**The exercise**: Look through the data below and count each line where the word "code" appears. Reply with the count alone.

*** Supplied data

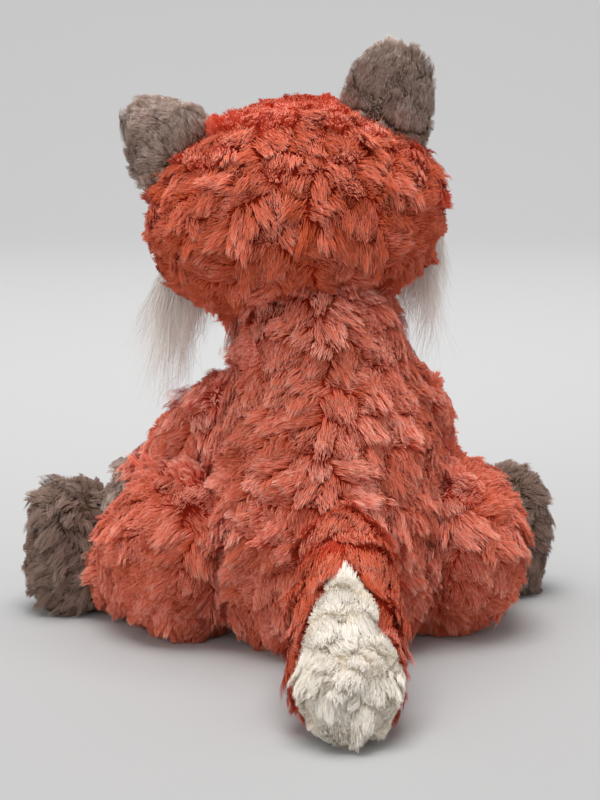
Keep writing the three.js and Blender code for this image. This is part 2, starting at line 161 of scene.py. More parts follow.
# Uncoated paper on a roll is matt: it takes soft shadows and shows no shine. It pales towards the back.
paper, tree, output = new_material("pale_paper")
place = add_node(tree, "ShaderNodeNewGeometry").outputs["Position"]
depth = add_node(tree, "ShaderNodeSeparateXYZ", inputs=[place]).outputs["Y"]
rising = add_node(tree, "ShaderNodeMapRange", {"interpolation_type": "SMOOTHSTEP"},
                  {"Value": depth, "From Min": PALER_FROM, "From Max": PALER_TO})
tone = add_node(tree, "ShaderNodeMix", {"data_type": "RGBA"},
                {"Factor": rising, "A": linear(FLOOR_COLOR), "B": linear(PAPER_COLOR)})
surface = add_node(tree, "ShaderNodeBsdfPrincipled",
                   inputs={"Base Color": tone.outputs[2], "Roughness": 0.9})
tree.links.new(first_output(surface), output.inputs["Surface"])
floor = sweep_sheet("floor", width=6, front=3, back=-1.6, rise=2.5, bend=1.1, material=paper)
floor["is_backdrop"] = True

world = bpy.data.worlds.new("sky")
bpy.context.scene.world = world
world.use_nodes = True
world.node_tree.nodes["Background"].inputs["Color"].default_value = (1, 1, 1, 1)
world.node_tree.nodes["Background"].inputs["Strength"].default_value = SKY_STRENGTH


def add_lamp(name, place, aim, width, power):
    data = bpy.data.lights.new(name, "AREA")
    data.size = width
    data.energy = power
    lamp = bpy.data.objects.new(name, data)
    bpy.context.scene.collection.objects.link(lamp)
    lamp.location = place
    lamp.rotation_euler = (Vector(aim) - Vector(place)).to_track_quat("-Z", "Y").to_euler()


add_lamp("overhead_lamp", place=(0.05, 0.12, 1.4), aim=TOY_MIDDLE, width=0.9, power=17)
add_lamp("camera_side_lamp", place=(0.9, 1.5, 0.9), aim=TOY_MIDDLE, width=1.0, power=5)


# Torso. Stuffed with fibre over a pouch of pellets, and covered in coral pile cloth: a knitted
# backing with dense, soft hair that the finishing has gathered into overlapping locks, which run
# down and out from the seam up the middle of the back.
SAME_PLACE = 0.01 * MM
TINY = 1e-9


def skin_from(name, nodes, voxel, smoothing=3):
    """One closed skin round CAD nodes, as a fresh mesh of even quads."""
    joined = bmesh.new()
    for node in nodes:
        joined.from_mesh(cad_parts[node].data)
    bmesh.ops.remove_doubles(joined, verts=joined.verts, dist=SAME_PLACE)
    mesh = bpy.data.meshes.new(name)
    joined.to_mesh(mesh)
    joined.free()
    source = new_object(name, mesh)
    remesh = source.modifiers.new("remesh", "REMESH")
    remesh.mode = "VOXEL"
    remesh.voxel_size = voxel
    smooth = source.modifiers.new("smooth", "SMOOTH")
    smooth.iterations = smoothing
    depsgraph = bpy.context.evaluated_depsgraph_get()
    made = bpy.data.meshes.new_from_object(source.evaluated_get(depsgraph))
    bpy.data.objects.remove(source)
    keep_largest(made)
    made.shade_smooth()
    made.name = name
    return new_object(name, made)


def keep_largest(mesh):
    """Deletes all but the largest connected part of a mesh."""
    whole = bmesh.new()
    whole.from_mesh(mesh)
    left, islands = set(whole.verts), []
    while left:
        front = [left.pop()]
        island = set(front)
        while front:
            for edge in front.pop().link_edges:
                for vert in edge.verts:
                    if vert in left:
                        left.remove(vert)
                        island.add(vert)
                        front.append(vert)
        islands.append(island)
    islands.sort(key=len)
    strays = [vert for island in islands[:-1] for vert in island]
    bmesh.ops.delete(whole, geom=strays, context="VERTS")
    bmesh.ops.recalc_face_normals(whole, faces=whole.faces)
    whole.to_mesh(mesh)
    whole.free()


def points_of(skin):
    """The places and the outward normals of a skin's points, as arrays."""
    count = len(skin.data.vertices)
    places = np.empty(3 * count, np.float32)
    skin.data.vertices.foreach_get("co", places)
    normals = np.array([v.normal for v in skin.data.vertices], np.float32)
    return places.reshape(-1, 3), normals


def faces_of(nodes):
    """A search tree of the faces of CAD nodes."""
    joined = bmesh.new()
    for node in nodes:
        joined.from_mesh(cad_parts[node].data)
    faces = BVHTree.FromBMesh(joined)
    joined.free()
    return faces


def distances(places, nodes):
    """How far each place is from the faces of CAD nodes."""
    faces = faces_of(nodes)
    return np.array([faces.find_nearest(Vector(place))[3] for place in places])


def hidden(places, normals, nodes):
    """Which places have CAD nodes closely over them and over all that is near them."""
    faces = faces_of(nodes)
    rays = ((Vector(place), Vector(normal)) for place, normal in zip(places, normals))
    over = np.array([faces.ray_cast(place, normal, COVER_ROOM)[0] is not None for place, normal in rays])
    open_places = KDTree(int(np.sum(~over)))
    for i in np.flatnonzero(~over):
        open_places.insert(Vector(places[i]), int(i))
    open_places.balance()
    far = np.zeros(len(places), bool)
    for i in np.flatnonzero(over):
        far[i] = open_places.find(Vector(places[i]))[2] > COVER_EDGE
    return far


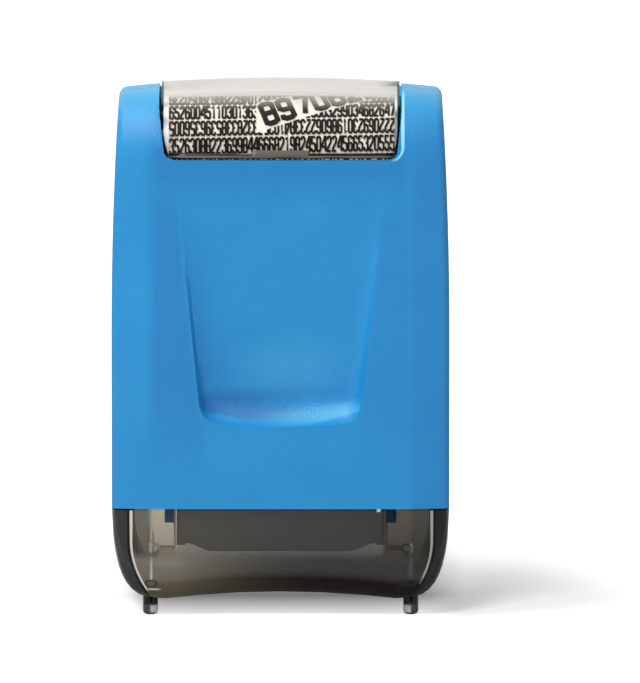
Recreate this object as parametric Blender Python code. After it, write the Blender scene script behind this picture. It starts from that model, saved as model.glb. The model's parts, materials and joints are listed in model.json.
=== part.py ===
"""A privacy roller stamp: a wide type drum between the two ears of a clamshell housing, under a
clear crowned cover that swings back, fed by an ink cartridge that slides out of the tail behind
a smoky cap on four small feet.

Metres, +Z up. X runs across the object, the front faces -Y, and the feet stand on Z = 0.
"""
import bpy
import bmesh
from math import cos, hypot, pi, radians, sin, sqrt
from mathutils import Vector

MM = 0.001

# Clearances
GAP = 0.3 * MM                # between pieces that seat on each other
RUN_GAP = 0.45 * MM           # round what turns or slides
OVERRUN = 2.0 * MM            # how far a cutter reaches past what it cuts
FUSE = 0.6 * MM               # how far a rib or boss is sunk into its wall
SLIVER = 0.1 * MM             # keeps the faces of two cuts from lying on each other

# Drum
AXIS_Z = 76.2 * MM
TYPE_RADIUS = 11.0 * MM
SLEEVE_WALL = 1.4 * MM
SLEEVE_HALF = 19.1 * MM
SLEEVE_EDGE = 0.28 * MM       # chamfer at its ends
CORE_INSET = 0.9 * MM         # the core ends this far inside the sleeve
CORE_RIM_WALL = 1.1 * MM
CORE_HUB_RADIUS = 4.2 * MM
CORE_WEB_HALF = 0.8 * MM
CORE_WEB_HOLE_RADIUS = 1.2 * MM
CORE_WEB_HOLES = 6
BUSH_WALL = 0.9 * MM
BUSH_DEPTH = 5.0 * MM
BUSH_FLANGE = 0.5 * MM
BUSH_FLANGE_RADIUS = 3.6 * MM

# Drum cover
COVER_WALL = 0.55 * MM
COVER_CROWN = 0.65 * MM       # how much higher its middle is than its ends
COVER_CHEEK = 0.5 * MM
COVER_BEAD = 0.35 * MM        # the front bar and the finger tab stand this proud
COVER_TAB_HALF = 4.4 * MM
COVER_TAB_EDGE = 0.25 * MM
COVER_HUB_RADIUS = 3.6 * MM
COVER_FRONT_DEG = 2.3
COVER_BAR_DEG = 4.4
COVER_TAB_DEG = 8.4
COVER_BACK_DEG = 141.0
COVER_TRAVEL_DEG = 118.0
COVER_BORE_SHARE = 0.6        # share of the crown that its bore follows
STEP_DEG = 0.35               # the bead's own slope, in degrees round the axis
COVER_END_ROOM = 1.0 * MM     # from the sleeve's end to the ear
COVER_SWEEP = TYPE_RADIUS + RUN_GAP + COVER_WALL + COVER_CROWN + RUN_GAP  # it clears this

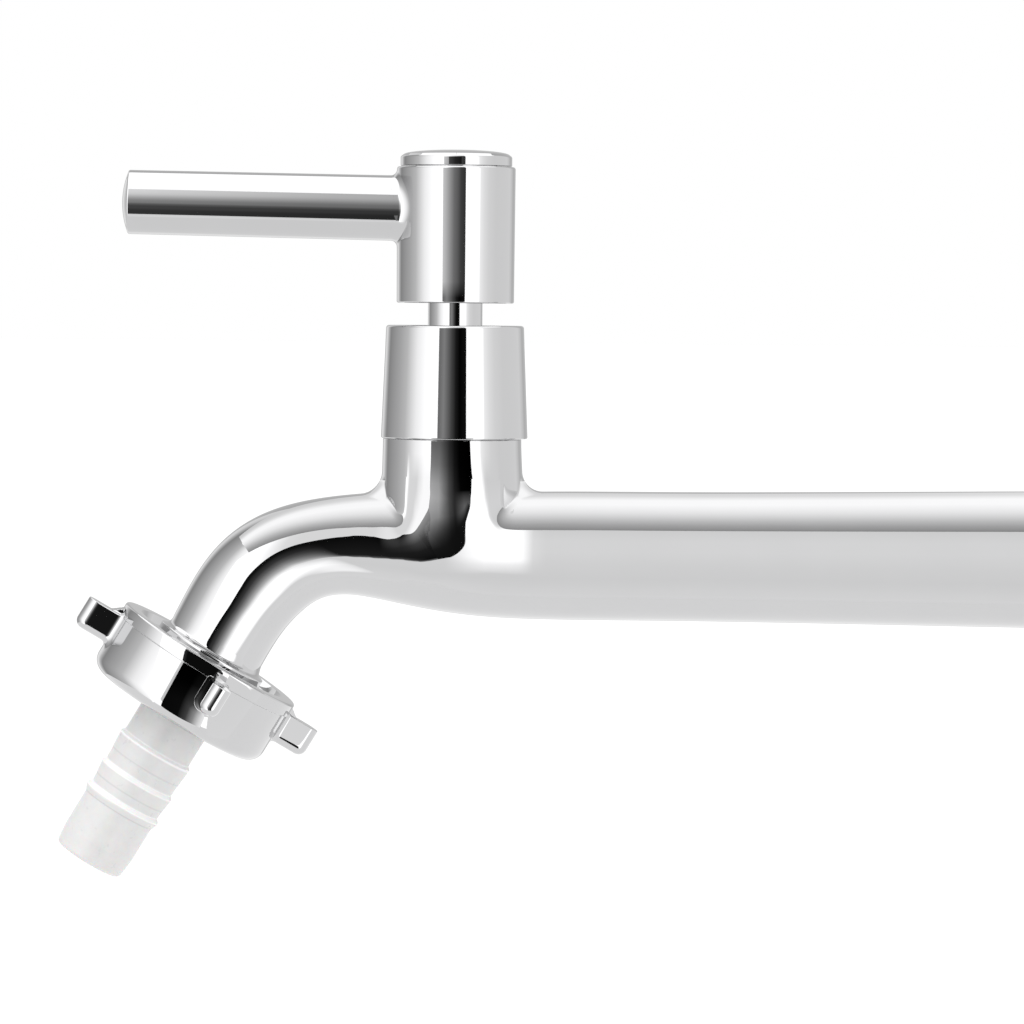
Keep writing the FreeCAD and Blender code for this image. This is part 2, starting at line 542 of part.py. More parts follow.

******

**Worked solution**: 3